Over the past 20 years the program has been allocated about $8 million (mostly through municipal bonds), or an annual average of $400,000. Lash points out that when the Percent-for-Art Ordinance was amended in 1987, upping the figure from 1 to 1.33 percent, “it helped the program to cover administration costs.” Still, he says, that left little for cataloging and conservation.

Lash complains that the recent stories of misplaced and lost art have unfairly assigned blame to the program. Nevertheless, he admits, these “false controversies have shown a real need for the ordinance changes we wanted to enact. As it was already written, we knew it was a problem. But for somebody else to say, ‘This is a problem,’ then what we wanted to change in the ordinance all along is being changed, and that’s a good thing.”

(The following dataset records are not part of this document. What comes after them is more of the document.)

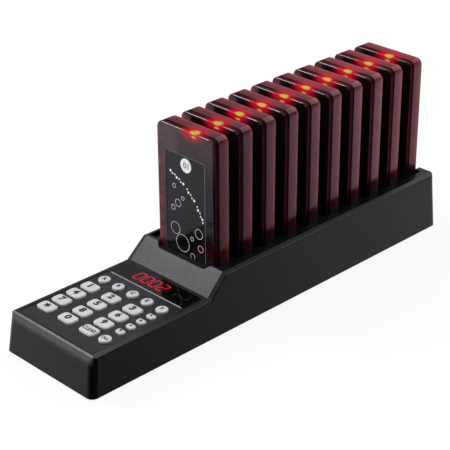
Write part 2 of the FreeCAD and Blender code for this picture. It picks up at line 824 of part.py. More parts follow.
# ---- pager: built with its front face at y = 0 and its lower edge at z = 0 ----
def pager_hollow(y0, y1):
    """The room inside a pager, between two depths."""
    return rounded_plate(pager_width - 2 * pager_wall, pager_height - 2 * pager_wall,
                         pager_corner_radius - pager_wall, y0, y1, pager_wall)


def front_cover():
    cover = rounded_plate(pager_width, pager_height, pager_corner_radius, 0.0, cover_thickness)
    cover = cover.makeFillet(cover_edge_round, edges_on(cover, "y", 0.0))
    hollow = pager_hollow(cover_skin, cover_thickness + 1)
    label_width = pager_width - 2 * label_side_margin
    label_height = pager_height - label_top_margin - label_bottom_margin
    label = rounded_plate(label_width, label_height, label_radius, -1.0, label_recess, label_bottom_margin)
    return cover.cut([hollow, label])


def rear_body():
    neck_front = cover_thickness
    neck_rear = cover_thickness + groove_width
    neck = rounded_plate(pager_width - 2 * groove_depth, pager_height - 2 * groove_depth,
                         pager_corner_radius - groove_depth, neck_front, neck_rear, groove_depth)
    body = rounded_plate(pager_width, pager_height, pager_corner_radius, neck_rear, pager_thickness)
    body = body.makeFillet(body_edge_round, edges_on(body, "y", pager_thickness))
    hollow = pager_hollow(neck_front - 1, pager_thickness - pager_wall)
    board_back = neck_rear + pager_board_setback + pager_board_thickness
    posts = []
    for side in (-1, 1):
        for z in (pager_post_inset, pager_height - pager_post_inset):
            start = Vector(side * (pager_width / 2 - pager_post_side_margin), board_back, z)
            posts.append(Part.makeCylinder(pager_post_radius, pager_thickness - pager_wall / 2 - board_back,
                                           start, Vector(0, 1, 0)))
    pads = []
    hole = pad_size / 2 + pad_clearance
    for side in (-1, 1):
        x = side * contact_x
        pads.append(box(x - hole, x + hole, contact_y - hole, contact_y + hole, -1, pager_wall + 1))
    return neck.fuse(body).cut(hollow).fuse(posts).cut(pads).removeSplitter()


def pager_works():
    """Circuit board with its battery, vibration motor, light and charging pads."""
    board_front = cover_thickness + groove_width + pager_board_setback
    board_back = board_front + pager_board_thickness
    board_top = pager_height - pager_board_margin
    board_half = pager_width / 2 - pager_board_side_margin
    room = pager_thickness - pager_wall - board_back
    battery_top = battery_bottom + battery_height
    board = box(-board_half, board_half, board_front, board_back, pager_board_margin, board_top)
    battery = box(-battery_width / 2, battery_width / 2, board_back, board_back + room - battery_gap,
                  battery_bottom, battery_top)
    motor_radius = room / 2 - motor_gap
    motor_start = Vector(motor_offset - motor_length / 2, board_back + motor_radius,
                         battery_top + motor_distance + motor_radius)
    motor = Part.makeCylinder(motor_radius, motor_length, motor_start, Vector(1, 0, 0))
    led_z = board_top - led_drop
    led = box(led_offset - led_width / 2, led_offset + led_width / 2, board_front - led_depth, board_front,
              led_z, led_z + led_height)
    pieces = [board, battery, motor, led]
    for side in (-1, 1):
        x = side * contact_x
        half = pad_size / 2
        pieces.append(box(x - half, x + half, contact_y - half, contact_y + half,
                          0.0, pager_board_margin + pad_overlap))
    return Part.makeCompound(pieces)


def place_pager(shape, i):
    placed = shape.copy()
    placed.translate(Vector(0, slot_front(i) + slot_clearance, pager_bottom))
    return placed


# ---- all pieces ----
def main():
    os.makedirs("parts", exist_ok=True)
    save("top_housing", top_housing())
    save("bottom_cover", bottom_cover())
    save("rubber_feet", rubber_feet())
    save("case_screws", case_screws())
    save("keypad_panel", keypad_panel())
    save("keypad_mat", keypad_mat())
    save("display_window", display_window())
    save("display_module", display_module())
    save("main_board", main_board())
    save("charging_board", charging_board())
    save("board_screws", board_screws())
    save("ribbon_cable", ribbon_cable())
    save("transmitter_module", transmitter_module())
    save("buzzer", buzzer())
    save("antenna", antenna())
    save("dc_jack", dc_jack())
    save("pager_rack", pager_rack())
    save("charging_contacts", charging_contacts())
    for name, kind, x, y in key_places():
        save(name, key(kind, x, y))
    case = Part.makeCompound([front_cover(), rear_body()])
    works = pager_works()
    for i in range(pager_count):
        save("pager_%02d_case" % (i + 1), place_pager(case, i))
        save("pager_%02d_works" % (i + 1), place_pager(works, i))


main()
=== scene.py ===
"""Guest pager system: finishes, legends, labels, lit display and pagers, and the stage.

Laid out as a Blender add-on. Lengths are in metres, and MM turns millimetres into them.
"""

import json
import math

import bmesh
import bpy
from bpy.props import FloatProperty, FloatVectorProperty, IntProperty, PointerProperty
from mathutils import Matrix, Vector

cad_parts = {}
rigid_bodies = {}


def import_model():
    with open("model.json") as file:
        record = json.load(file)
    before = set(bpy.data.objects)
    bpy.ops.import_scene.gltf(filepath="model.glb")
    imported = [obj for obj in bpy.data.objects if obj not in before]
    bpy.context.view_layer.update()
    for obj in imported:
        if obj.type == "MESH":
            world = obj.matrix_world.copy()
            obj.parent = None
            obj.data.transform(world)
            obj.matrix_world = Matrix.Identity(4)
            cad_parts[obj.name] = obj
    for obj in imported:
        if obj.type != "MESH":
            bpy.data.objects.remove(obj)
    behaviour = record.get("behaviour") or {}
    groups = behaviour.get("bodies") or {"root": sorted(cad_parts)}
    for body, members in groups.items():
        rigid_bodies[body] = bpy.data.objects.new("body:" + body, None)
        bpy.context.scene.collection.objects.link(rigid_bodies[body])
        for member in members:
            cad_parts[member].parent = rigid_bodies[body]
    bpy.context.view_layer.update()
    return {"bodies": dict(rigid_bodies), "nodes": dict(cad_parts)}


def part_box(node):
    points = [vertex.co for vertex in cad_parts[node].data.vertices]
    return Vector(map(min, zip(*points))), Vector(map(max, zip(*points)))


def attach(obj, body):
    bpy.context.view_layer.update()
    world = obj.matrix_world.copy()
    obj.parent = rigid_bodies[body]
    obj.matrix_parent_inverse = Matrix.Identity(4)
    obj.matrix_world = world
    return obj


bl_info = {
    "name": "Guest pager system",
    "version": (1, 0, 0),
    "blender": (4, 5, 0),
    "location": "View3D > Sidebar > Pagers",
    "description": "Finishes, legends, labels, lit display and stage for a guest pager system",
    "category": "Object",
}

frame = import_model()

MM = 0.001
BASE = "base"
PAGERS = sorted(body for body in frame["bodies"] if body.startswith("pager_"))
KEYS = sorted(body for body in frame["bodies"] if body.startswith("key_"))


# ---------------------------------------------------------------- small helpers
def linear(code):
    """Linear colour from an sRGB hex code such as '#1a2b3c'."""
    parts = [int(code[i:i + 2], 16) / 255.0 for i in (1, 3, 5)]
    return tuple(p / 12.92 if p <= 0.04045 else ((p + 0.055) / 1.055) ** 2.4 for p in parts)


def opaque(colour):
    """The same colour with full alpha."""
    return (colour[0], colour[1], colour[2], 1.0)


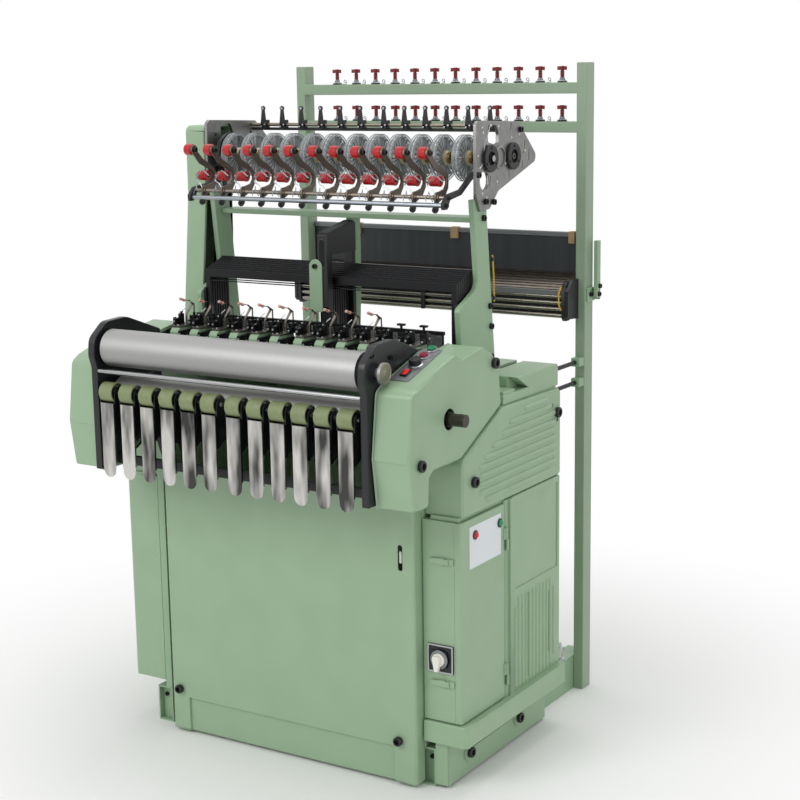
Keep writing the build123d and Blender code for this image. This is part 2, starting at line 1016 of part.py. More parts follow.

Hodes’s father, Barnet, was an alderman and the city’s corporation counsel under Mayor Edward J. Kelley. He ran Richard J. Daley’s first mayoral campaign. In the 1930s, Barnet Hodes headed the group of civic leaders that raised funds to erect the Heald Square Monument at Wacker and Wabash. Begun by Lorado Taft (who died while the work was in progress) and completed by Leonard Crunelle, the statue memorializes Haym Salomon, Robert Morris, and George Washington–the principal financiers of the Revolutionary War flanking the military commander (“a Jew, a Catholic, and a Protestant,” says Hodes). The work was dedicated by President Franklin Roosevelt in 1941.

But whether Hodes would ultimately prevail in his fight with City Hall was another story. The amended ordinance was initially drafted last November. When Lash handed me a copy two months later, it was still being scrutinized by city lawyers, aldermen, and the Department of Cultural Affairs. Hodes was scrutinizing it too, and he was making his own recommendations. The new ordinance would be the subject of a City Council hearing before going to the full council in March. Hodes would play a prominent role in the debate, and the ordinance would undergo additional changes. But as a lawyer Hodes had to realize you win some and you lose some.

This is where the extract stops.